Di fronte al timore di lavorare almeno fino a 63 anni, molti lavoratori cercano appiglio in misure apparentemente intoccate dalla Legge di Bilancio. Lo scivolo pensioni aziendale, più tecnicamente contratto di espansione, è tra le misure che restano salve? Oggi approfondiamo questo dubbio dopo che un nostro lettore ci ha chiesto spiegazioni avendo raggiunto la carriera contributiva minima che dovrebbe consentirgli di anticipare l’uscita.

“Ciao, sono un lavoratore di una grande azienda del settore metalmeccanico è alcuni rappresentanti delle organizzazioni sindacali all’interno dell’azienda mi hanno anticipato il fatto che probabilmente anche io rientrerò nel contratto di espansione che l’azienda deciderà di avviare al Ministero del Lavoro.

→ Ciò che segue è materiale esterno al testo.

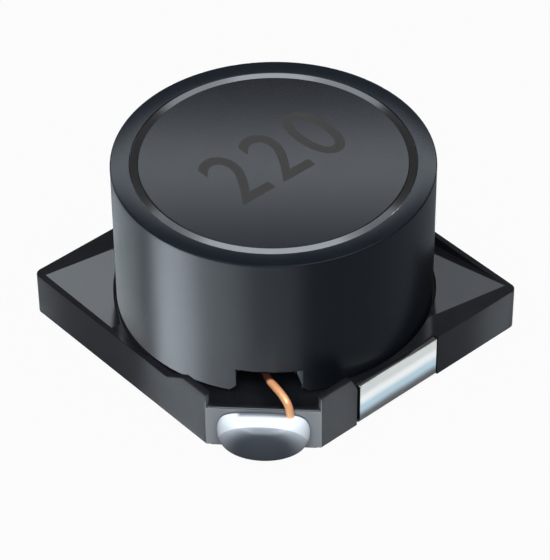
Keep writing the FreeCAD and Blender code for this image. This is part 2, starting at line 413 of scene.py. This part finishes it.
solder = {"seam": (58, 62, 68), "rearShade": (112, 116, 122), "core": (72, 75, 81), "face": (214, 216, 219),
          "light": (244, 245, 246), "cloud": 0.5 * mm, "metallic": 0.04, "specular": 0.35, "roughness": 0.2,
          "roughnessSpread": 0.08, "depth": 0.002 * mm, "lean": 0.66, "rise": 0.753,
          "faceMiddle": 0.14 * mm, "faceHalfHeight": 1.0 * mm, "faceHalfWidth": 1.6 * mm, "faceRange": (0.4, 1.2),
          "faceMottle": 0.06, "brightMiddle": 0.04 * mm, "brightHalfHeight": 0.81 * mm,
          "brightHalfWidth": 1.69 * mm, "brightPower": 2.5, "brightSoft": 0.05, "brightEnd": 0.2 * mm,
          "brightEndSoft": 0.12 * mm, "seamRange": (0.03 * mm, 0.09 * mm), "rearDepth": 0.3 * mm,
          "rearHalf": 0.9 * mm, "rearSoft": 0.1 * mm, "lowRimHighlight": (0.05 * mm, 0.15 * mm)}


def solderLook(graph):
    place = objectPlace(graph)
    cloud = noise(graph, place, solder["cloud"])
    out, along = cutPlace(graph, place)
    height = axisOf(graph, place, "Z")
    outward = out.size() - cutFace
    # how far down the front of the joint, seen at a slant from above
    downSlope = solder["lean"] * outward - solder["rise"] * height
    # painted reflection: the face is dark in its middle and pale toward its edges
    upward = (downSlope - solder["faceMiddle"]) / solder["faceHalfHeight"]
    sideways = along / solder["faceHalfWidth"]
    fromMiddle = (upward ** 2 + sideways ** 2) ** 0.5
    faceTone = (fromMiddle + solder["faceMottle"] * (cloud - 0.5)).ramp(*solder["faceRange"]) ** 2
    face = faceTone.blend(tint(*solder["core"]), tint(*solder["face"]))
    # painted highlight: the pale rim lies over the darker face and down its two sides
    high = ((downSlope - solder["brightMiddle"]) / solder["brightHalfHeight"]).size()
    wide = along.size() / solder["brightHalfWidth"]
    aroundFace = high ** solder["brightPower"] + wide ** solder["brightPower"]
    above = 1 - downSlope.step(-solder["brightEnd"], solder["brightEndSoft"])
    paintedHighlight = aroundFace.step(1, solder["brightSoft"]) * above
    body = paintedHighlight.blend(face, tint(*solder["light"]))
    # painted shade: grey behind the middle of the rim, and a dark painted contact shadow where the joint meets the cut
    # face
    inMiddle = 1 - along.size().step(solder["rearHalf"], solder["rearSoft"])
    rearShade = (1 - outward.ramp(solder["seamRange"][1], solder["rearDepth"])) * inMiddle
    seam = 1 - outward.ramp(*solder["seamRange"])
    body = rearShade.blend(body, tint(*solder["rearShade"]))
    # painted highlight: a pale line along the bottom edge
    lowRimHighlight = 1 - height.ramp(*solder["lowRimHighlight"])
    body = lowRimHighlight.blend(body, tint(*solder["face"]))
    return {"Base Color": seam.blend(body, tint(*solder["seam"])),
            "Metallic": solder["metallic"],
            "Specular IOR Level": solder["specular"],
            "Roughness": solder["roughness"] + solder["roughnessSpread"] * (cloud - 0.5),
            "Normal": bump(graph, cloud, solder["depth"])}


ink = {"dark": (58, 56, 54), "light": (74, 71, 68), "grain": 0.06 * mm, "roughness": 0.7,
       "roughnessSpread": 0.2, "specular": 0.15, "depth": 0.001 * mm}


def inkLook(graph):
    grain = noise(graph, objectPlace(graph), ink["grain"])
    return {"Base Color": grain.blend(tint(*ink["dark"]), tint(*ink["light"])),
            "Roughness": ink["roughness"] + ink["roughnessSpread"] * (grain - 0.5),
            "Specular IOR Level": ink["specular"],
            "Normal": bump(graph, grain, ink["depth"])}


mouldingFinish = finish("blackMoulding", mouldingLook)
ringFinish = finish("ringFerrite", ferriteLook(ferrite["ringDark"], ferrite["ringLight"]))
drumFinish = finish("drumFerrite", ferriteLook(ferrite["drumDark"], ferrite["drumLight"]))
epoxyFinish = finish("curedEpoxy", epoxyLook)
enamelFinish = finish("enamelledCopper", enamelLook)
tinFinish = finish("rolledTin", tinLook)
solderFinish = finish("solderedJoint", solderLook)
inkFinish = finish("markingInk", inkLook)


# moulded base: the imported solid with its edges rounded

packed = {"merge": 1e-7, "planeAngle": 0.5, "sharpAngle": 30}
base = {"edgeRound": 0.03 * mm, "roundSteps": 2, "roundedAbove": 1.4 * mm, "rampRise": (0.95, 0.998)}


def copyOfNode(node, name):
    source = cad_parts[node]
    piece = bpy.data.objects.new(name, source.data.copy())
    bpy.context.scene.collection.objects.link(piece)
    editAll(piece)
    bpy.ops.mesh.remove_doubles(threshold=packed["merge"])
    bpy.ops.mesh.customdata_custom_splitnormals_clear()
    bpy.ops.mesh.dissolve_limited(angle_limit=math.radians(packed["planeAngle"]))
    leaveEdit()
    return piece


def roundEdges(piece, width, steps, lowest):
    # every sharp edge that lies wholly above the lowest height
    editAll(piece)
    bpy.ops.mesh.select_mode(type="EDGE")
    bpy.ops.mesh.select_all(action="DESELECT")
    bpy.ops.mesh.edges_select_sharp(sharpness=math.radians(packed["sharpAngle"]))
    leaveEdit()
    mesh = piece.data
    weight = mesh.attributes.new("bevel_weight_edge", "FLOAT", "EDGE")
    for edge in mesh.edges:
        high = all(mesh.vertices[i].co.z > lowest for i in edge.vertices)
        weight.data[edge.index].value = 1.0 if edge.select and high else 0.0
    modify(piece, "BEVEL", width=width, segments=steps, limit_method="WEIGHT", use_clamp_overlap=False)


def makeBase():
    piece = copyOfNode("base", "mouldedBase")
    roundEdges(piece, base["edgeRound"], base["roundSteps"], base["roundedAbove"])
    smooth(piece)
    # the gentle ramps keep an edge where they meet the level faces
    least, most = base["rampRise"]
    pick(piece, "FACE", lambda centre, normal: least < normal.z < most)
    bpy.ops.mesh.region_to_loop()
    bpy.ops.mesh.mark_sharp()
    leaveEdit()
    modify(piece, "WEIGHTED_NORMAL", keep_sharp=True)
    dress(piece, "root", mouldingFinish, "moulding", "base")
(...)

Premetto che in materia sono ignorante. Volevo capire cosa significa che mi manderanno in pensione in anticipo una volta raggiunti a febbraio i 37 anni e 10 mesi di contributi versati. Significa anticipare l’uscita di cinque anni se non sbaglio i miei calcoli. Ci rimetto qualcosa secondo voi? Dal momento che ho 63 anni di età posso rientrare in una di quelle misure che adesso il governo ha deciso di varare?

Lo scivolo delle pensioni con 37,10 anni di contributi versati, nel 2024 ancora possibile

Innanzitutto va detto che il contratto di espansione più che una misura pensionistica vera e propria è una misura di prepensionamento. Infatti il suo meccanismo è davvero particolare dal momento che non può essere il lavoratore autonomamente a chiedere questa pensione. Infatti deve essere l’azienda ad avviare il contratto di espansione con tutte le procedure del caso. E tirando di fatto dentro il lavoratore. Il nostro lettore poi deve sapere che anche se è la sua azienda a pensare alla pensione in anticipo per lui, deve essere sempre lui stesso a scegliere. La scelta è sempre la sua e quindi può anche rifiutare. Il vantaggio però per l’uscita con questo contratto di espansione è notevole anche rispetto alle ultime misure che il governo ha deciso di varare che permettono l’uscita 63 anni di età.

Contratto di espansione, perché?

Con il contratto di espansione un’azienda può decidere di mandare in pensione in anticipo i lavoratori più vicini al raggiungimento dei requisiti utili sia alle pensioni di vecchiaia ordinarie che alle pensioni anticipate ordinali. Questo significa che con il contratto di espansione i lavoratori possono andare in pensione anche con 62 anni di età e quindi a cinque anni dai 67 utili per la pensione di vecchiaia. Ma possono uscire pure con 37,10 anni di contributi versati e quindi a 5 anni dalle pensioni anticipate ordinarie. Il caso del nostro lettore è il secondo. Perché si trova o si troverà tra poco a 37 anni e 10 mesi di contributi versati e quindi a conti fatti gli mancherebbero 5 anni di contributi per arrivare alla soglia dei 42 anni 10 mesi utili alla propria pensione anticipata.

3 pensionati per un nuovo assunto

Con questa misura non conta l’età del contribuente e quindi al lettore va detto che potrebbe uscire anche prima di compiere i 63 anni di età. Per il contratto di espansione l’azienda deve, in sede ministeriale, trovare un’intesa coi sindacati in modo tale da stabilire chi saranno i lavoratori che godranno di questo anticipo e quante saranno le nuove assunzioni. Perché il contratto di espansione effettivamente funziona per compensazione tra uscite e ingressi. Cioè, ogni 3 lavoratori che si mandano in pensione anticipata, si deve procedere con una nuova assunzione.

Scivolo pensioni, chi paga?

Tutto questo perché il contratto di espansione serve all’azienda a dare corso ai processi di ammodernamento delle attività. Nuovi processi che trovano migliore applicazione con nuovi addetti piuttosto che con dipendenti anziani e ormai vicini alla pensione. L’operazione è tutta a carico delle aziende. Infatti sono loro a dover finanziare tutti gli assegni di pensione che verranno erogati ai dipendenti pensionati in anticipo.

Anche se ai pensionati sarà l’INPS ad erogare ciò che gli spetta secondo il classico calendario delle pensioni, l’azienda finanzierà l’INPS. Oltretutto, le aziende che avviano i contratti di espansione e mandano in quiescenza anticipata lavoratori con 37,10 anni di versamenti, devono pure versare i contributi previdenziali mancanti. E sotto forma di contribuzione figurativa fino al raggiungimento dei 42,10 anni di contributi.